Gillian Triggs awarded a Companion of the Order of Australia for human rights work
Gillian Triggs has reflected on a tumultuous time at the top of the Australian Human Rights Commission as she received the nation’s highest honour for her human rights work.
Gillian Triggs says a “politically fraught” inquiry into children in detention was “the right thing to do legally and morally”, as she reflected on a tumultuous period at the top of the Australian Human Rights Commission.
Professor Triggs, a practising lawyer since 22, is finally “mercifully unemployed ... but not retired”, at almost 80 years-old. For the past 12 years, her career has been dominated by work around refugee rights.
She has been awarded a Companion of the Order of Australia for her service to human rights law, international relations, social justice advocacy, and tertiary legal education and research.
The honour, she says, is “at least indirectly, a recognition of the role of the Australian Human Rights Commission (and) the UN Refugee Agency” - organisations she has worked for since 2012.
“I’m honoured for all of us, really, who’ve been involved in this.”
She recalled the period as president of the AHRC as “a fraught period”.
“It wasn’t only refugees. It was LGBTQIA+ matters. It was domestic violence, via the work that was being done with the Australian forces. It was disabilities … but, of course, the lightning rod for the work was undeniably refugees and asylum seekers,” she said.
In 2014, Professor Triggs used statutory powers to call a public inquiry into the mandatory detention of asylum seeker children in offshore facilities including Christmas Island and Nauru.

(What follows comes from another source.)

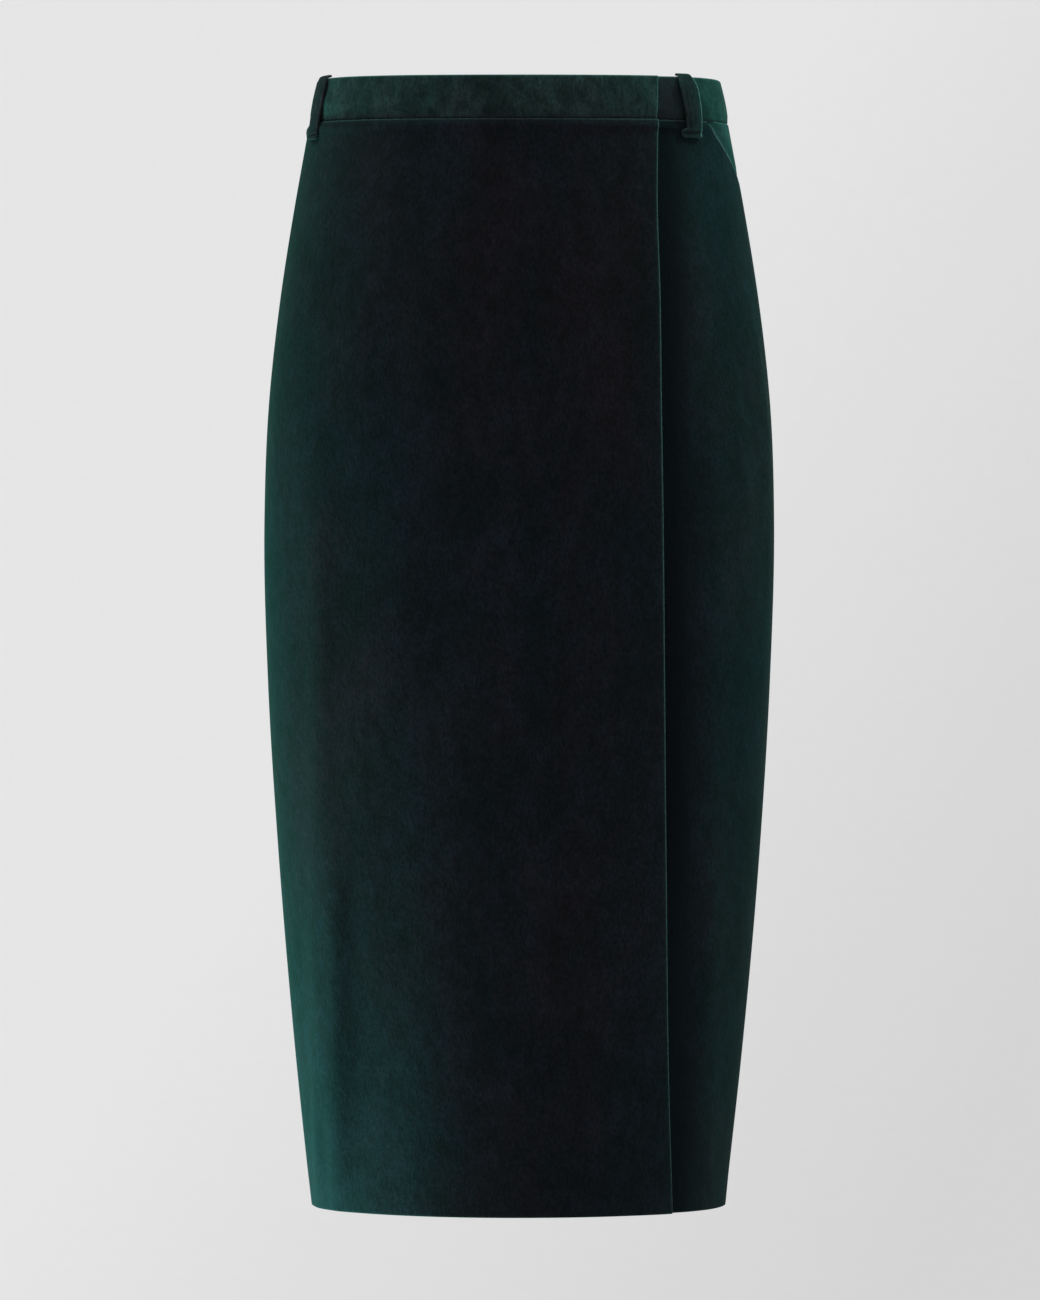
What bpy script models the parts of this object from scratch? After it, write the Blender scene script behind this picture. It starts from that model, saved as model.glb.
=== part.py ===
"""Wrap pencil skirt of bottle-green velvet, filled out as it is when worn.

Metres, +Z up. The front faces -Y, so the wearer's left is at +X. The origin is the centre of the
waist, at half the waistband's height on the centre front: the wearer's waist holds the skirt there.

The whole skirt is laid out on one body surface: level ellipses, whose half widths and depths come
from the SECTIONS table. A place on it is (angle, drop, out): the angle turns round the body from +X
through the back (90 degrees), the drop is measured down the cloth from the waistband's top edge,
and out is the distance outwards from the surface. Each piece is an open sheet of such places,
thickened inwards to its cloth by a Solidify modifier.
"""

import math

import bmesh
import bpy
import numpy as np
from mathutils import Vector

# Driving sizes.
LENGTH = 0.800  # from the waistband's top edge to the hem
BAND_HEIGHT = 0.031
WAIST_RISE = 0.003  # the waist is this much higher at the sides and the back than at the front
RISE_FADES_BY = 0.200  # the drop below which the rows of cloth hang level

CLOTH = 0.0018  # one layer of velvet
BAND_CLOTH = 0.0030  # the waistband is folded double round its interfacing
BAND_ROUNDING = 0.0012  # along the waistband's edges
LOOP_CLOTH = 0.0020  # a belt loop is a turned strip of velvet
SEAM = 0.0004  # left between two pieces that meet
LAY = 0.0003  # left between two pieces that lie on each other

# The body surface: a row for each level, from the top edge to the hem.
# wrap_edge is the x at which the free edge of the outer front lies.
SECTION_COLUMNS = ("drop", "half_width", "front_depth", "back_depth", "wrap_edge")
SECTIONS = (
    (0.000, 0.1442, 0.0878, 0.0856, 0.0985),
    (0.031, 0.1499, 0.0920, 0.0930, 0.0977),
    (0.058, 0.1549, 0.0955, 0.0995, 0.0971),
    (0.085, 0.1599, 0.0990, 0.1060, 0.0968),
    (0.156, 0.1715, 0.1070, 0.1200, 0.0987),
    (0.227, 0.1794, 0.1120, 0.1270, 0.0995),
    (0.313, 0.1825, 0.1150, 0.1250, 0.1009),
    (0.427, 0.1795, 0.1160, 0.1190, 0.1022),
    (0.548, 0.1719, 0.1150, 0.1150, 0.1030),
    (0.690, 0.1596, 0.1130, 0.1110, 0.1045),
    (LENGTH, 0.1481, 0.1110, 0.1080, 0.1074),
)

# Where the pieces end, as angles round the body in degrees.
SIDE_SEAM_BACK = 18.0  # the side seams lie this far behind the sides
LEFT_SEAM = 360.0 + SIDE_SEAM_BACK  # the wearer's left, at +X
RIGHT_SEAM = 180.0 - SIDE_SEAM_BACK
UNDER_EDGE_X = -0.070  # the hidden edge of the inner front

# The slanted pocket on the wearer's left hip.
POCKET_START = 360.0 - 26.0  # where its mouth leaves the waist seam
POCKET_END_DROP = 0.110  # where its mouth meets the side seam
POCKET_LAP = 0.016  # the hip piece runs this far on behind the mouth
BEHIND_ABOVE_MOUTH = 0.008  # up to this far above the mouth the hip piece stays behind it
LEVEL_ABOVE_MOUTH = 0.033  # and from here up it is level with its neighbours

# Belt loops: name, angle in degrees, and how far each stands off the waistband at its middle.
LOOPS = (
    ("belt_loop_front_right", 196.5, 0.0008),
    ("belt_loop_front_left", 325.5, 0.0032),
    ("belt_loop_back_right", 120.0, 0.0020),
    ("belt_loop_back_left", 60.0, 0.0020),
)
LOOP_WIDTH = 0.015
LOOP_END_DROP = 0.0437  # the lower end is sewn to the skirt below the waist seam

# Grid counts. The two fronts share the angles where they lie on each other.
ROWS = 22
BAND_ROWS = 4
HIP_ROWS = 12
COLUMNS_OUTER_ONLY = 13  # from the right seam to the hidden edge
COLUMNS_SHARED = 12  # from the hidden edge to the wrap edge
COLUMNS_TO_POCKET = 5  # from the wrap edge to the pocket's start
COLUMNS_POCKET = 8  # from there to the left seam
COLUMNS_LAP = 2  # across the hip piece's lap behind the pocket's start
COLUMNS_BACK = 26
COLUMNS_LOOP = 3
STEPS_LOOP = 2  # rows from one knot of a loop's line to the next

# Finishes, as linear colours.
VELVET_GREEN = (0.012, 0.045, 0.037)
BAND_GREEN = (0.016, 0.055, 0.046)
ROUGHNESS = 0.95


# ---------------------------------------------------------------- the body surface


def column(name):
    """One column of the SECTIONS table."""
    return np.array([row[SECTION_COLUMNS.index(name)] for row in SECTIONS])


LEVELS = column("drop")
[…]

“Unfortunately, it should not have been a political question,” she said.
“We tried all the behind-the-scenes diplomacy, if you like, but it achieved nothing. And the children had been there for a very long time. You don’t embark on calling a semi-judicial inquiry lightly. As President of the Human Rights Commission, it was a big thing to do … it was a very, very difficult decision, it took nearly a year to do.
“But I think that it was instrumental in bringing the plight of these children to the public arena and ultimately, most of the children, not all, but most the children were released from mandatory and indefinite detention.”

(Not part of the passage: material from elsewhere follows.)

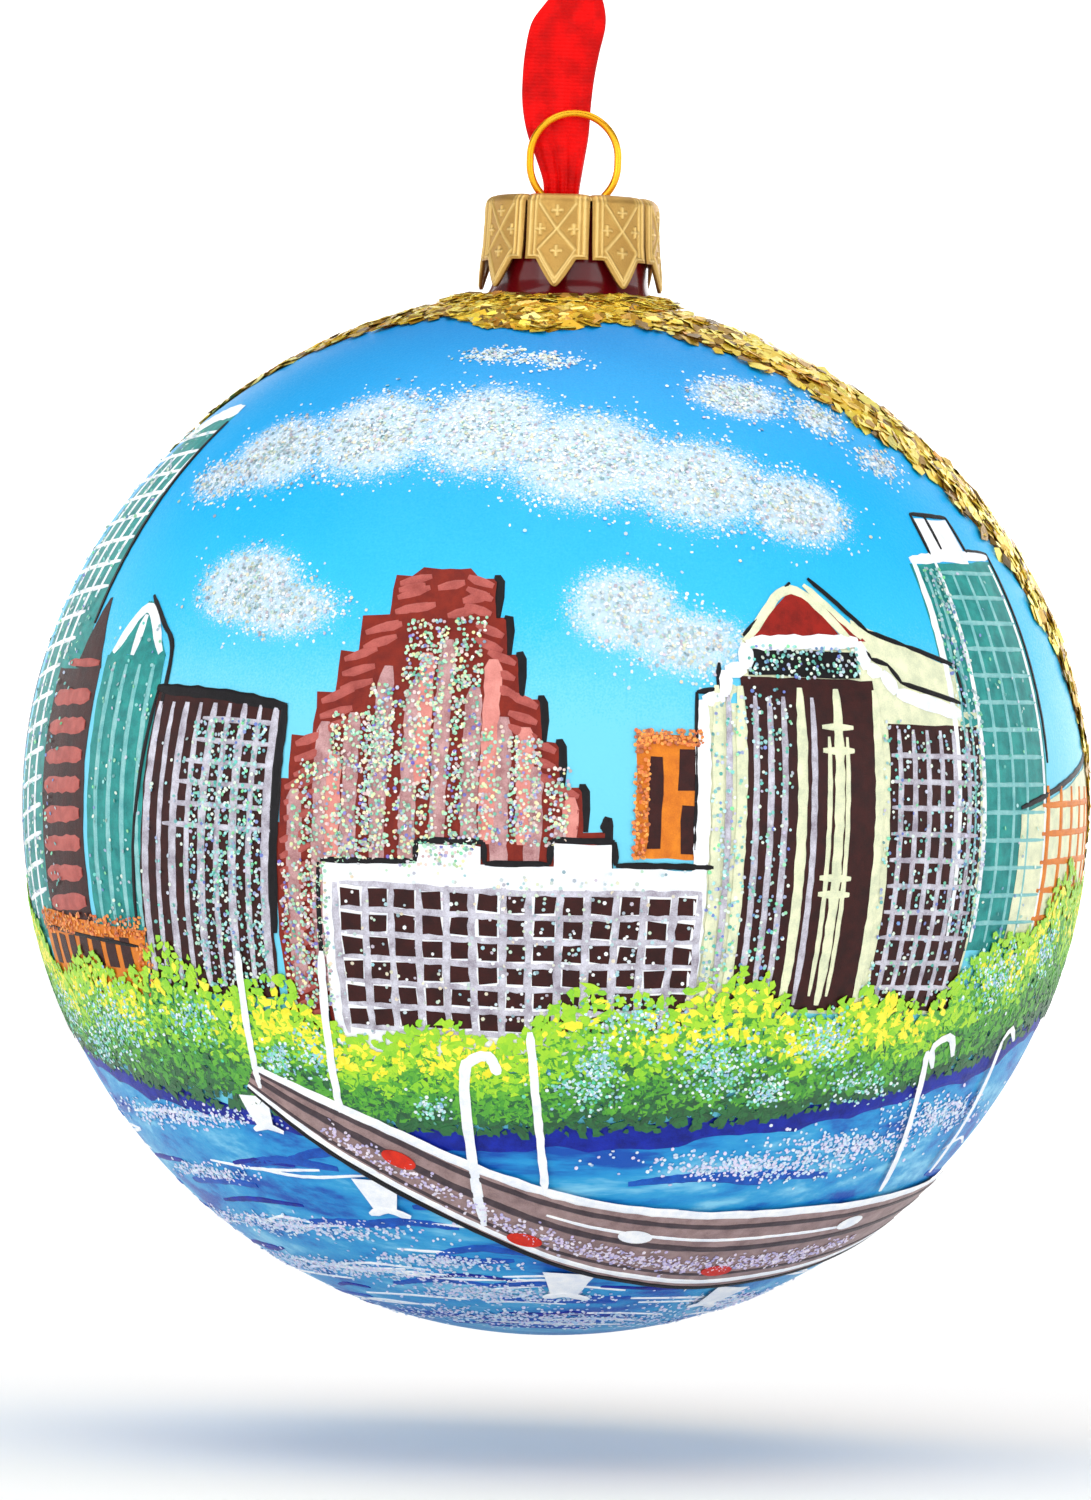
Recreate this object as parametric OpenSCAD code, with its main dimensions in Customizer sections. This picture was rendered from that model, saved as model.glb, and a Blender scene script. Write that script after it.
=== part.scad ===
// Glass ball ornament with a neck, a stamped cap, a wire hanger and a ribbon.
// The origin is where a hook bears inside the ribbon's top loop, and the picture faces -Y.
// Heights whose names end in _h are measured up from the ball's centre.

/* [Ball] */
// Diameter of the ball at its widest
ball_d = 100; // [90:1:120]
// How much lower the blown top is than a true half ball
top_sink = 2.2; // [0.5:0.1:4]
// Thickness of the glass
glass_t = 0.9; // [0.6:0.1:1.5]
// Outside diameter of the neck
neck_d = 14.6; // [13:0.1:18]
// Height of the neck above the ball's top
neck_rise = 8.2; // [6:0.1:12]
// Radius of the fillet between neck and ball
shoulder_r = 2.5; // [1:0.1:4]

/* [Picture] */
// Thickness of the coat of paint
coat_t = 0.25; // [0.15:0.05:0.6]
// Thickness of the crust of gold flakes
flake_t = 0.7; // [0.4:0.1:1]
// Width of the flake border, square to its own plane
flake_w = 9.2; // [4:0.1:11]
// Distance from the ball's centre to the plane of the picture's edge
edge_offset = 11.3; // [8:0.1:14]
// Tilt of that plane's normal back from vertical
edge_tilt = 57.8; // [52:0.1:64]
// Turn of that plane's normal about the vertical
edge_turn = -17; // [-30:1:30]

/* [Cap] */
// Clearance between the neck and the cap's skirt
cap_gap = 0.55; // [0.3:0.05:1]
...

Looking back, she said: “I’m pleased by the outcomes, and, of course, ultimately supported by the High Court of Australia and … by the whole international legal community. It was the right thing to do legally and morally, and we take some comfort from that. But it was a difficult time.

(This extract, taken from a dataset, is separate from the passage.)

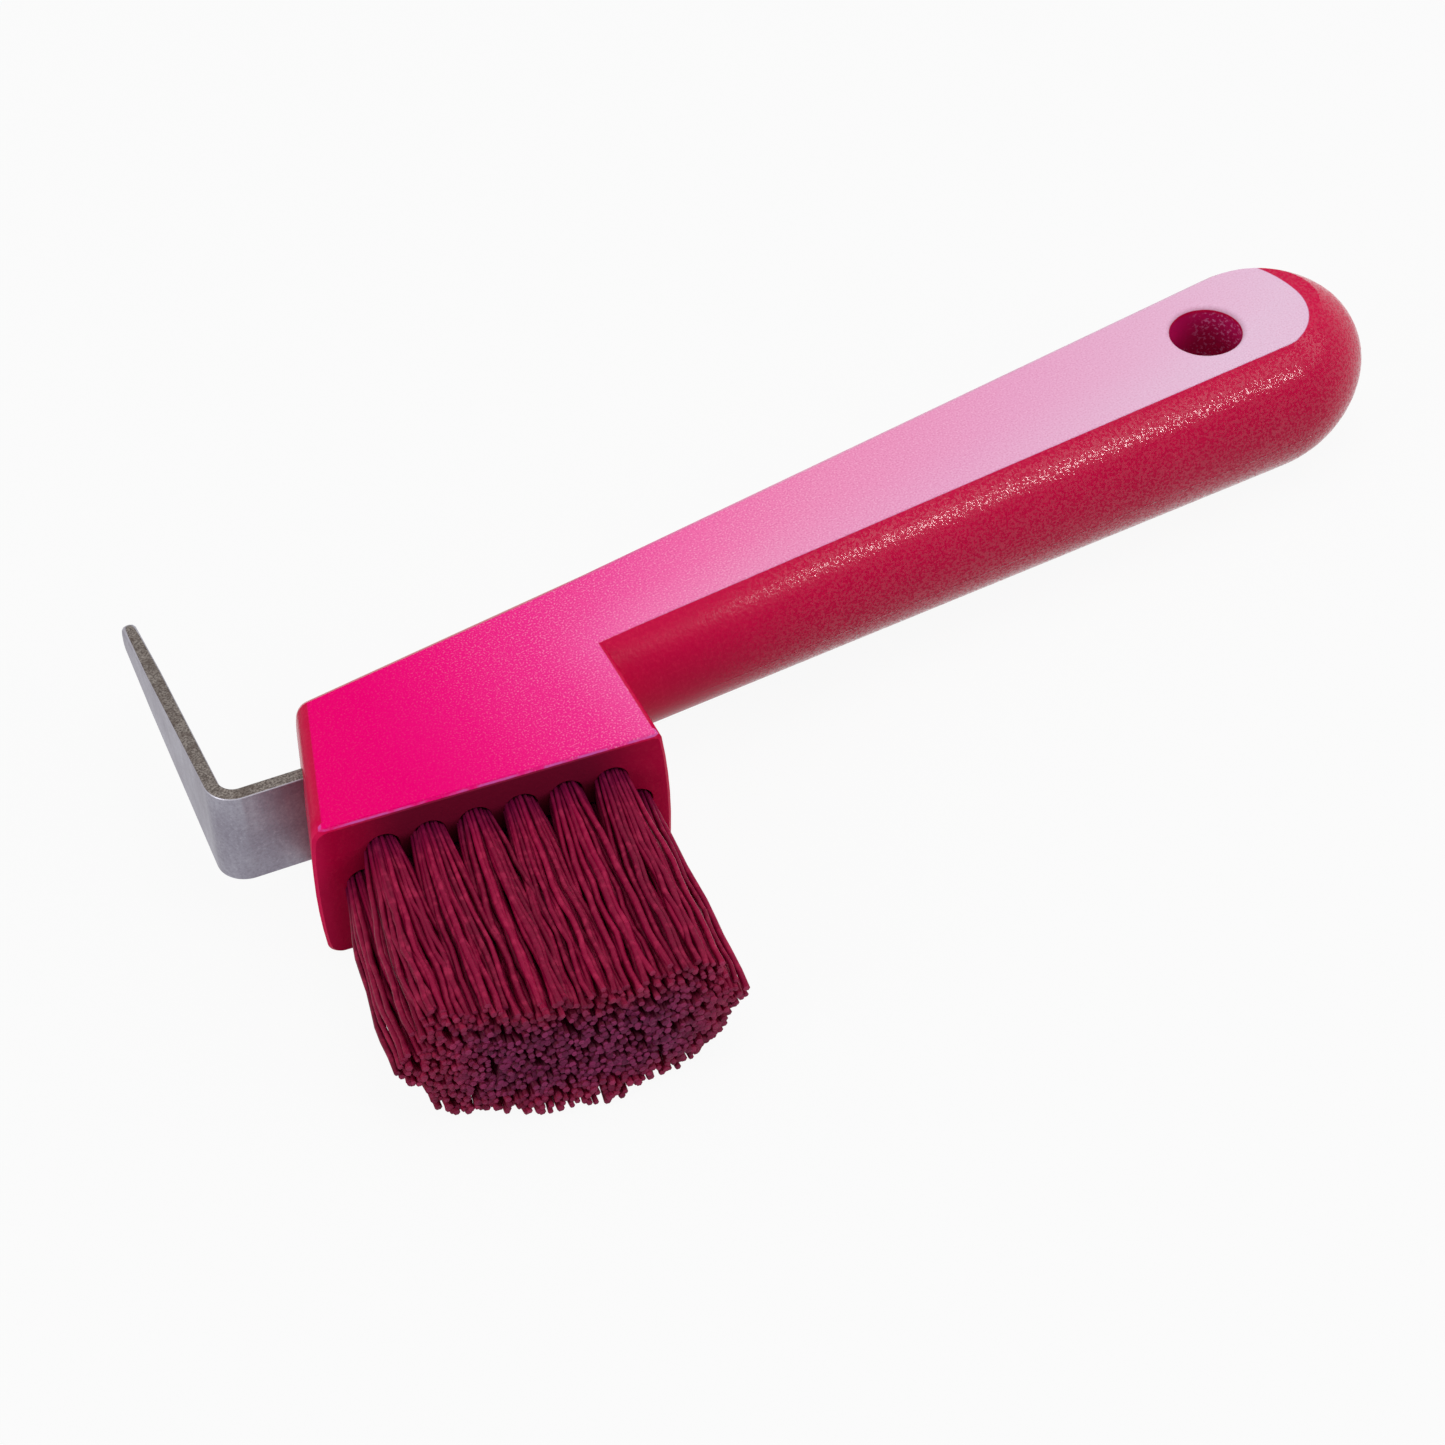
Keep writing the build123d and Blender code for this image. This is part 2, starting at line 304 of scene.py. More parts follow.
SPECK_DEEP = (0.50, 0.28)   # and as deep ones
SPECK_HEAD = 0.15           # strength of the specks at the pick end
SPECK_MORE = 1.5            # how much stronger they are on the handle
SPECK_FADE = 0.6            # how much of that is lost again towards the butt
SPECK_RISE = (-35.0, -5.0)
SPECK_FALL = (25.0, 90.0)
INK_LIGHT = (255, 220, 238)
INK_DEEP = (196, 70, 128)
# painted violet shading along the bevel above the bristles
PAINTED_BEVEL_SHADING = (196, 92, 172)
BEVEL_DOWN = (-0.10, -0.20)
BEVEL_NOISE = (420, 2.0)
BEVEL_SHADING_PATCHES = (0.35, 0.60)
PAINTED_RIM_SHEEN = (188, 128, 178)   # painted pale lavender sheen where the print stops
RIM_SHEEN_START = (-5.0, 5.0)

# plastic
CRIMSON = ((189, 3, 60), (201, 5, 68))
CLOUD_NOISE = (60, 3.0)
MOTTLE = (220, 44, 84)
MOTTLE_NOISE = (1900, 3.0, 0.65)
MOTTLE_SPOTS = (0.45, 0.75)
# painted shade on the brush face among the bristles' roots
ROOT_PAINTED_SHADE = (100, 22, 48)
ROOT_SHADE_OUT = (-0.6, -0.3)    # from the brush face
ROOT_SHADE_ALONG = (24.0, 11.0)  # from the brush's middle
# painted light on the brush face past the end tufts
FACE_END_PAINTED_LIGHT = (236, 34, 98)
FACE_END_LIGHT_OUT = (-2.5, -1.0)
FACE_END_LIGHT_ALONG = (21.0, 25.0)
LIT_HOLE_WALL = (190, 24, 106)  # the drilled hole's wall is more purple and painted lighter, as painted light inside the hole, with pale painted glints on it
LIT_HOLE_WALL_DOWN = (-0.7, -1.2)
# pale painted glints on the hole's wall
HOLE_PAINTED_GLINT = (236, 150, 208)
HOLE_GLINT_NOISE = (2000, 2.0, 0.6)
HOLE_GLINT_SPOTS = (0.54, 0.66)
HOLE_GLINT_SIDE = (0.0, 3.5)     # from the hole's axis towards the butt
HOLE_GLINT_DOWN = (-6.0, -8.0)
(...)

“At least it made clear that you cannot hold children in these circumstances and that refugee law must be respected.”
Professor Triggs then spent four-and-a-half years in Geneva as United Nations assistant secretary-general, where she was “responsible for the protection of refugees and displaced people across the entire globe”.
“You come from a domestic issue in Australia to this massive global environment where you’re dealing with not just a few thousand people, but tens of millions of displaced people, and the environment is essentially one of conflict,” she said.
She is also honoured for her commitment to education and research as an Emeritus Professor and Dean of international law at the University of Sydney, and various roles she held at the University of Melbourne.